International
Guncangan Politik di Abuja: Menhan Nigeria Mundur di Tengah Krisis Penculikan dan Tekanan Internasional

Abuja (usmnews) — Dikutip dari SindoNews, Gelombang ketidakstabilan keamanan yang melanda Nigeria mencapai titik didih politik pada awal Desember 2025. Menteri Pertahanan Nigeria, Mohammed Badaru Abubakar, secara resmi mengundurkan diri dari jabatannya pada hari Senin, sebuah keputusan yang diumumkan di tengah situasi negara yang sedang genting.
Langkah ini diambil sebagai respons langsung terhadap eskalasi krisis keamanan domestik yang ditandai dengan serangkaian penculikan massal yang menargetkan institusi pendidikan dan warga sipil.

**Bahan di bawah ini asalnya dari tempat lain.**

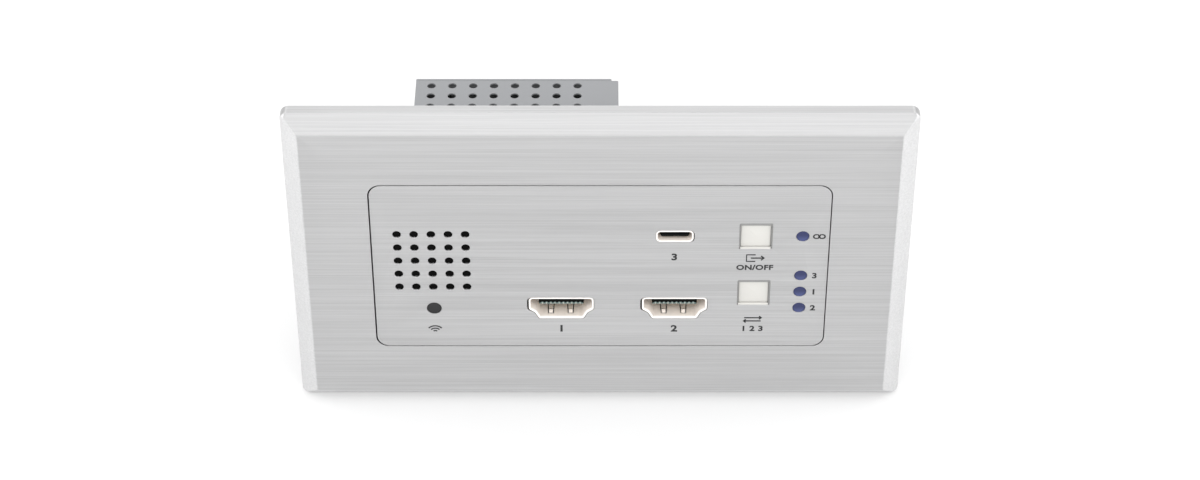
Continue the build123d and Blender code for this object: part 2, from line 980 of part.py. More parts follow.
def board_part(size, x, z, seat_y):
    """A block that stands on a board, from its size along X, Z and Y."""
    width, height, depth = size
    return block(
        (x - width / 2, x + width / 2), (seat_y, seat_y + depth), (z - height / 2, z + height / 2)
    )


def make_capacitors():
    """Round capacitors in a row on the main board."""
    shoulder_y = main_back_y + capacitor_height - capacitor_bevel
    outline = [
        (capacitor_radius, main_back_y),
        (capacitor_radius, shoulder_y),
        (capacitor_radius - capacitor_bevel, shoulder_y + capacitor_bevel),
    ]
    z = -post_z / 2
    columns = [inner_post_x - index * capacitor_pitch for index in range(capacitor_count)]
    return [turned(outline, x, z, round_sides) for x in columns]


def encoder_back_y():
    """The back of the transmitter chip."""
    return stack_back_y + encoder_size[2]


def make_heat_sink():
    """A finned sink over the transmitter chip, its fins upright in the flow of air."""
    width = vented_width - 2 * sink_side_margin
    height = housing_height - 2 * sink_end_margin
    base_y = encoder_back_y() + thermal_pad_thickness
    fins_y = base_y + sink_base_thickness
    end_y = vented_end_y - fin_end_gap
    sink = board_part((width, height, sink_base_thickness), sink_x, 0, base_y)
    fin_step = (width - fin_thickness) / (fin_count - 1)
    for index in range(fin_count):
        left = sink_x - width / 2 + index * fin_step
        sink += block((left, left + fin_thickness), (fins_y, end_y), (-height / 2, height / 2))
    return sink


def folded_box(left, right, depth):
    """Four walls of folded sheet around a rectangle, open in front and behind."""
    middle = (left + right) / 2
    outer = RectangleRounded(right - left, housing_height, fold_radius)
    inner_width = right - left - 2 * sheet_thickness
    inner = Rectangle(inner_width, 2 * inner_half_height)
    return slab(Pos(middle, 0) * (outer - inner), 0, depth)


def housing_screw_places():
    """Screws through the flanges of both boxes, from left to right."""
    z = housing_height / 2 + flange_height / 2
    quarter = vented_width / 4
    columns = (
        vented_left + quarter,
        vented_right - quarter,
        vented_right + quarter,
        connector_right - quarter,
    )
    return [(x, level * z) for x in columns for level in (-1, 1)]


def flanges(left, right):
    """The flanges above and below a box, which lie against the mounting plate."""
    strips = []
    edge = housing_height / 2 - sheet_thickness
    tip = housing_height / 2 + flange_height
    for level in (-1, 1):
        span = sorted((level * edge, level * tip))
        strip = block((left, right), (0, sheet_thickness), span)
        for x, z in housing_screw_places():
            if left < x < right and z * level > 0:
                strip -= screw_hole(x, z, 0, sheet_thickness)
        strips.append(strip)
    return strips


def cover_screw_places():
    """Screws that hold the rear cover on the lips of the vented box."""
    z = inner_half_height - lip_depth / 2
    left = vented_left + sheet_thickness + lip_depth
    right = vented_right - sheet_thickness - lip_depth
    return [(x, level * z) for x in (left, right) for level in (-1, 1)]


def make_vented_box():
    """The deep box over the transmitter board, vented above and below."""
    box = folded_box(vented_left, vented_right, vented_end_y)
    box -= block(
        (vented_right - sheet_thickness, vented_right + overrun),
        (-overrun, main_back_y + board_clearance),
        (-inner_half_height, inner_half_height),
    )
    box += flanges(vented_left, vented_right)
    lip_x = (vented_left + sheet_thickness, vented_right - sheet_thickness)
    for level in (-1, 1):
        span = sorted((level * inner_half_height, level * (inner_half_height - lip_depth)))
        box += block(lip_x, (vented_end_y - sheet_thickness, vented_end_y), span)
    for x, z in cover_screw_places():
        box -= countersink(x, z, housing_depth, vented_end_y - sheet_thickness)

    top_cuts, bottom_cuts = [], []
    drill = extrude(many_sided(vent_radius, vent_sides), amount=sheet_thickness / 2 + overrun, both=True)
    wall_middle = housing_height / 2 - sheet_thickness / 2
    for column in range(vent_columns):
        x = vented_left + vent_first_across + column * vent_pitch_across
        for row in range(vent_rows):
            y = housing_depth - vent_first_deep - row * vent_pitch_deep
            top_cuts.append(Pos(x, y, wall_middle) * drill)
        slot = Rectangle(lower_vent_width, lower_vent_length)
        slot = chamfer(slot.vertices(), lower_vent_corner)
        cutter = extrude(slot, amount=sheet_thickness / 2 + overrun, both=True)
        y = (main_back_y + vented_end_y) / 2
        bottom_cuts.append(Pos(x, y, -wall_middle) * cutter)
    return box - top_cuts - bottom_cuts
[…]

Status Darurat dan Alasan Pengunduran Diri
Pengunduran diri Abubakar (63) terjadi hanya satu pekan setelah Presiden Nigeria, Bola Tinubu, mendeklarasikan status “darurat keamanan nasional”. Keputusan presiden tersebut dipicu oleh ketidakmampuan aparat keamanan dalam membendung gelombang serangan kelompok bersenjata yang terjadi sepanjang bulan November.
Meskipun konteks keamanan menjadi latar belakang utama, pihak istana kepresidenan memberikan alasan resmi yang berbeda. Juru bicara Presiden Tinubu, Bayo Onanuga, dalam pernyataannya pada Selasa (2/12/2025), menyebutkan bahwa Abubakar mundur sesegera mungkin karena alasan kesehatan.
”Pengunduran dirinya terjadi di tengah deklarasi darurat keamanan nasional oleh Presiden Tinubu, dengan rencana untuk menguraikan cakupannya pada waktunya,” ujar Onanuga, mengisyaratkan adanya perombakan strategi keamanan yang lebih luas pasca-kepergian sang menteri.
Tragedi St. Mary dan Trauma Nasional
Fokus utama kemarahan publik tertuju pada insiden mengerikan yang terjadi pada 21 November lalu. Kelompok geng bersenjata melancarkan serangan terkoordinasi ke sekolah koedukasi St. Mary di wilayah utara-tengah Nigeria.
Dalam peristiwa tersebut, lebih dari 300 orang yang terdiri dari siswa, guru, dan staf sekolah diculik secara paksa. Hingga saat ini, hanya 50 orang yang dilaporkan berhasil melarikan diri, sementara sisanya masih berada dalam tawanan.
Insiden ini menambah daftar panjang trauma bagi negara terpadat di Afrika tersebut yang memang memiliki sejarah panjang terkait konflik bersenjata dan penculikan demi tebusan.
Tekanan Geopolitik: Ancaman Intervensi Amerika Serikat
Krisis internal Nigeria semakin rumit dengan adanya tekanan eksternal yang signifikan dari Amerika Serikat. Presiden AS Donald Trump, pada akhir Oktober, telah memasukkan Nigeria ke dalam daftar “Negara yang Menjadi Perhatian Khusus” atau Country of Particular Concern (CPC).
Label ini diberikan Departemen Luar Negeri AS atas dugaan pelanggaran kebebasan beragama yang berat, di mana Trump menyoroti pembunuhan terhadap umat Kristen oleh apa yang disebutnya sebagai “kelompok Islamis radikal”.
Retorika Washington tidak berhenti pada sanksi diplomatik. Trump bahkan melontarkan ancaman intervensi militer, sebuah langkah yang ditolak keras oleh pemerintah Nigeria dan para analis keamanan independen karena dianggap melanggar kedaulatan.
Namun, ancaman ini secara efektif menempatkan sorotan dunia internasional pada kegagalan Nigeria dalam menjaga keamanan warganya sendiri, yang kemungkinan besar mempercepat keputusan politik di Abuja, termasuk mundurnya Menteri Pertahanan.
Di tengah ketidakpastian ini, Penasihat Keamanan Nasional Nigeria, Nuhu Ribadu, berusaha menenangkan publik dengan menyatakan bahwa para sandera, khususnya anak-anak, dalam kondisi baik dan upaya pembebasan sedang berlangsung.